С ранней юности, с немого дебюта «Пышки», Ромм обожал миф о сражающейся Франции. Даже на проработках космополитов говорили, что его кино не каким-нибудь, а французским духом пахнет. Он снимал «Ленина в Октябре» и «Ленина в 1918 году», а сам носил берет с пимпочкой, грезил большими бульварами, уличными аккордеонами и нацией Дюма и Мопассана, беспечно, с вином и прибаутками сопротивляющейся угрюмому немецкому соседу. Дебют был ближе к истине: с немецким соседом Франция воевала преимущественно пышкиным хохолком — однако старая сказка о независимом, гусарском, чуть экзальтированном народе была дороже любого новейшего знания. Ромм снял пламенный, слепой, влюбленный, как стихи Багрицкого, фильм о Франции, стреляющей по немецким офицерам с театральных подмостков — каковых вольностей Франция себе сроду не позволяла. Он рассказывал о семье шансонетки Мадлен Тибо, чей сын отбился от рук, увлекся теорийками и стал предателем, а в перспективе и матереубийцей, тогда как сама мать, космополитичная прима, приникла к деревенским корням и поднялась до активного противодействия злыдням-захватчикам. В картине явно чувствовался едва закамуфлированный старческий ужас времен реформации перед молодым циничным поколением. Сын примадонны Шарль в дебютном исполнении худощавого изысканного брюнета Михаила Козакова иллюстрировал скользкий путь молодого насмешника от скепсиса и индивидуализма к поистине каиновым преступлениям: сначала вино и карты, дежурный поцелуй мамочке и замкнутость на своих интересах, позже культ атлетизма и порнографии, затем случайное убийство маминого импресарио, выдача нацистам родного отца и выстрел в догадавшуюся мать. Мера падения была бездонной — и по степени ужаса какой-то нефранцузской. Экскурсия папы с мамой по комнате отбившегося от рук великовозрастного жуира с нацистской литературой и фотографиями голых девиц, а также справочниками «1200 способов разбогатеть» и «Как стать сильным» скорее напоминала тревогу и трепет российской элиты перед собственными коктейль-холльными отпрысками. Черная настенная тень прицелившегося в маму молодого негодяя пугала именно российских образованных родителей 1956 года, готовых, подобно ужаснувшемуся отцу, вырвать свой празднословный и лукавый язык, воспитавший ребенка в неуважении ко всему святому.
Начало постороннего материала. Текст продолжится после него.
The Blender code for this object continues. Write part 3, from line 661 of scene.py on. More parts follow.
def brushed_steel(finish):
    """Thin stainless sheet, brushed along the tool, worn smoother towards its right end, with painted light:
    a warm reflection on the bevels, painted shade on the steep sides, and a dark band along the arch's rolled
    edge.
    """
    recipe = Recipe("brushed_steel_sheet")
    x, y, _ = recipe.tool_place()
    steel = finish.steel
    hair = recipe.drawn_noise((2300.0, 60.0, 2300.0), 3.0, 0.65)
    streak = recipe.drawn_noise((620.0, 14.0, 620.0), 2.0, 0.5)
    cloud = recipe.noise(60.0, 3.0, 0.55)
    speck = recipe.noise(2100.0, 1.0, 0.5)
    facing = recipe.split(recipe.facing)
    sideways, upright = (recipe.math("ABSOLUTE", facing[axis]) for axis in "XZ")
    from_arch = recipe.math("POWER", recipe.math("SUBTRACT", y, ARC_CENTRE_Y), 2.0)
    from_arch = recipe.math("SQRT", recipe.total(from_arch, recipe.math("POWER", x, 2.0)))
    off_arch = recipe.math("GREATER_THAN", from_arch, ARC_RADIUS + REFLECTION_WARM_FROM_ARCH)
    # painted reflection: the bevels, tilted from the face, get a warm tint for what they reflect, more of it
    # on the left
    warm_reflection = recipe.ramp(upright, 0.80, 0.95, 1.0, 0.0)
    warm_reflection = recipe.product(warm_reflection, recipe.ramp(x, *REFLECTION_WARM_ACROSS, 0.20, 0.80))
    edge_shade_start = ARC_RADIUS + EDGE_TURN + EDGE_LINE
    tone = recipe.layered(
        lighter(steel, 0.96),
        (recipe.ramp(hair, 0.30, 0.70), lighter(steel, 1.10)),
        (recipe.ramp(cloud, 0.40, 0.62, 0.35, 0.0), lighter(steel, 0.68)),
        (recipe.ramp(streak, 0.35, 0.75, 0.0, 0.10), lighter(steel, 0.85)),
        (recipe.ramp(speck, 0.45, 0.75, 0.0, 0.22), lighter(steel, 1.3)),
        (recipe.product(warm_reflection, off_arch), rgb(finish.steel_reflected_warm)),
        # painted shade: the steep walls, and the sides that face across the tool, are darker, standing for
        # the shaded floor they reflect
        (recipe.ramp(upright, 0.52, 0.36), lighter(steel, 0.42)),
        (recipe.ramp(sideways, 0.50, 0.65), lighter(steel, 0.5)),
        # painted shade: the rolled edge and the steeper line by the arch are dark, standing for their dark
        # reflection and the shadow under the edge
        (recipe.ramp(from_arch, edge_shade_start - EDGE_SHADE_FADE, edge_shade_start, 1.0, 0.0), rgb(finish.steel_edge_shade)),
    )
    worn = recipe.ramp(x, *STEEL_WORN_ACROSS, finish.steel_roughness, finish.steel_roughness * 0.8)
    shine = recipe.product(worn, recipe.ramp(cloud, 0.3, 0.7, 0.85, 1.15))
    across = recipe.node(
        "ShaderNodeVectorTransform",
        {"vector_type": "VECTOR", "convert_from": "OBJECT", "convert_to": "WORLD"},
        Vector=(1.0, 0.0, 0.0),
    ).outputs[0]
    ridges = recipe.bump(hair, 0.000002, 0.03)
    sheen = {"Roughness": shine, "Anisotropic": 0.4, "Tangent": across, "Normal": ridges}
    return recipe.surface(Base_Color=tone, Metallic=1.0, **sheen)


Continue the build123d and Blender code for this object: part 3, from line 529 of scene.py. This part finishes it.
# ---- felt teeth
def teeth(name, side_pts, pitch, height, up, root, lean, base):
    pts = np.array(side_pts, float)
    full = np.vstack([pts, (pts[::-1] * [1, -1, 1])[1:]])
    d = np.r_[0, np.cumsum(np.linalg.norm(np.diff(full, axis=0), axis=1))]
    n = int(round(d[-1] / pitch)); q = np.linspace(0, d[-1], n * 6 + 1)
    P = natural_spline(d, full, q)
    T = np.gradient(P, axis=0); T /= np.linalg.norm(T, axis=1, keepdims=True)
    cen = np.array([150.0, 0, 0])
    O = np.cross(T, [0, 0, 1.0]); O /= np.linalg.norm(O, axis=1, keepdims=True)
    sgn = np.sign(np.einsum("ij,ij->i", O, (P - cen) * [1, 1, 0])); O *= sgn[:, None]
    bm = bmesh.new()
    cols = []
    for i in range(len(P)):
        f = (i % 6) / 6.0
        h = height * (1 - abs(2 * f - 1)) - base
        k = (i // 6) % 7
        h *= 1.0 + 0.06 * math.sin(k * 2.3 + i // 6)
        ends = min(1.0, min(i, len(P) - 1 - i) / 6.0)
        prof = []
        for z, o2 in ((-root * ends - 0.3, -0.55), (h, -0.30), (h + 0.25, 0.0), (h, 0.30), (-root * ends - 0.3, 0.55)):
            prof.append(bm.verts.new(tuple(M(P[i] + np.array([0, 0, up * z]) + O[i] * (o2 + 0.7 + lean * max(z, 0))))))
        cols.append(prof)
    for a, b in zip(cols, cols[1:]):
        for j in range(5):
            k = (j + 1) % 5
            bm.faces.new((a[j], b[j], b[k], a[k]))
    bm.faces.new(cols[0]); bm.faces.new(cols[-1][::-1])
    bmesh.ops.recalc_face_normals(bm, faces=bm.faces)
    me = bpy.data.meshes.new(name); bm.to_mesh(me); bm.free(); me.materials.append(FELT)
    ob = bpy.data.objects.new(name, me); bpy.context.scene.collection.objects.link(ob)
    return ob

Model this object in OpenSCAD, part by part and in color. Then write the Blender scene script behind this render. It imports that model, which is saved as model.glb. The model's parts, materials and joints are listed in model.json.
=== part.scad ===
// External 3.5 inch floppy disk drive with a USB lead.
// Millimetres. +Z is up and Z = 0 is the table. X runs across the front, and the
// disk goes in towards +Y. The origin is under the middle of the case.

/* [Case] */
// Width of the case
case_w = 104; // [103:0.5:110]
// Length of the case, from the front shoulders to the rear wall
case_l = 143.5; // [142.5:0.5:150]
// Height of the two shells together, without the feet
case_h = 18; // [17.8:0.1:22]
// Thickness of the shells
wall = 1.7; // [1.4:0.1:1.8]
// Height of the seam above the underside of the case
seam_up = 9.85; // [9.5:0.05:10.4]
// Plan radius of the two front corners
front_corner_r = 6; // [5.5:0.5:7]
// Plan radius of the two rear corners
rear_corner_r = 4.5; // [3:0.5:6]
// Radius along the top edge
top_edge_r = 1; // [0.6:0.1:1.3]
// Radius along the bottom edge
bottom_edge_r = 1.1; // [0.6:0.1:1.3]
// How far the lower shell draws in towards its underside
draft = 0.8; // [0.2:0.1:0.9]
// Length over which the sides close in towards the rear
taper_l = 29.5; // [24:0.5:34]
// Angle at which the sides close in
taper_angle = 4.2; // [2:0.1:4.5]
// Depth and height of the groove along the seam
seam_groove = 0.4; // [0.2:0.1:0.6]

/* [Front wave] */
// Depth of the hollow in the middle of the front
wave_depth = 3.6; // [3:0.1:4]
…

Впрочем, прорвавшаяся наружу младофобия с лихвой компенсировалась добротной детективной интригой, точеными диалогами и исконно галльским изяществом. Кафе, кашне, картежничество в кабаках и козаковский лоск создавали нужную эскапистскую ауру, а некоторая театральность была вполне к лицу декоративному забугорному миру: «Я многое понял и кое-что полюбил, это кое-что — Франция!», «Буду я жива или меня повесят — все равно!», «Ты многому научился, Шарль, но лгать мне ты еще не умеешь» — вся эта античная пышность роскошно гармонировала с миром фонарей, вывесок и гнутых стульев. Ростислав Плятт в роли Грина своим ехидным аристократизмом довел до совершенства закрепившееся за ним амплуа «не нашего» человека, а сыгравшая Мадлен поздняя дебютантка Евгения Козырева в лучших сценах уподоблялась Марлен Дитрих (на роль пробовалась жена Ромма Елена Кузьмина, но именно в это время мужьям-режиссерам было запрещено снимать жен-актрис). Впервые на экране появились «не наши» Валентин Гафт (убийца Жюно) и Иннокентий Смоктуновский (доктор).

Ромм впервые попал в город своей мечты Париж только в 62-м — на озвучании «Обыкновенного фашизма». Он гулял по бульварам грустный — возможно, не только оттого, что так поздно увидел свою грезу воочию, но и от несоответствия реальности воображаемой поэтической Аркадии. Молодежь Франции оказалась жадноватой и безразличной, но и только; она не стреляла в своих мам, таких же жадноватых и безразличных. Не было там ироничной жертвенности, беретов с пим-почкой, пролетарской тревоги за мир и памятников героям Сопротивления. Как и самих героев.

Одни вывески, фонари да гнутые стулья.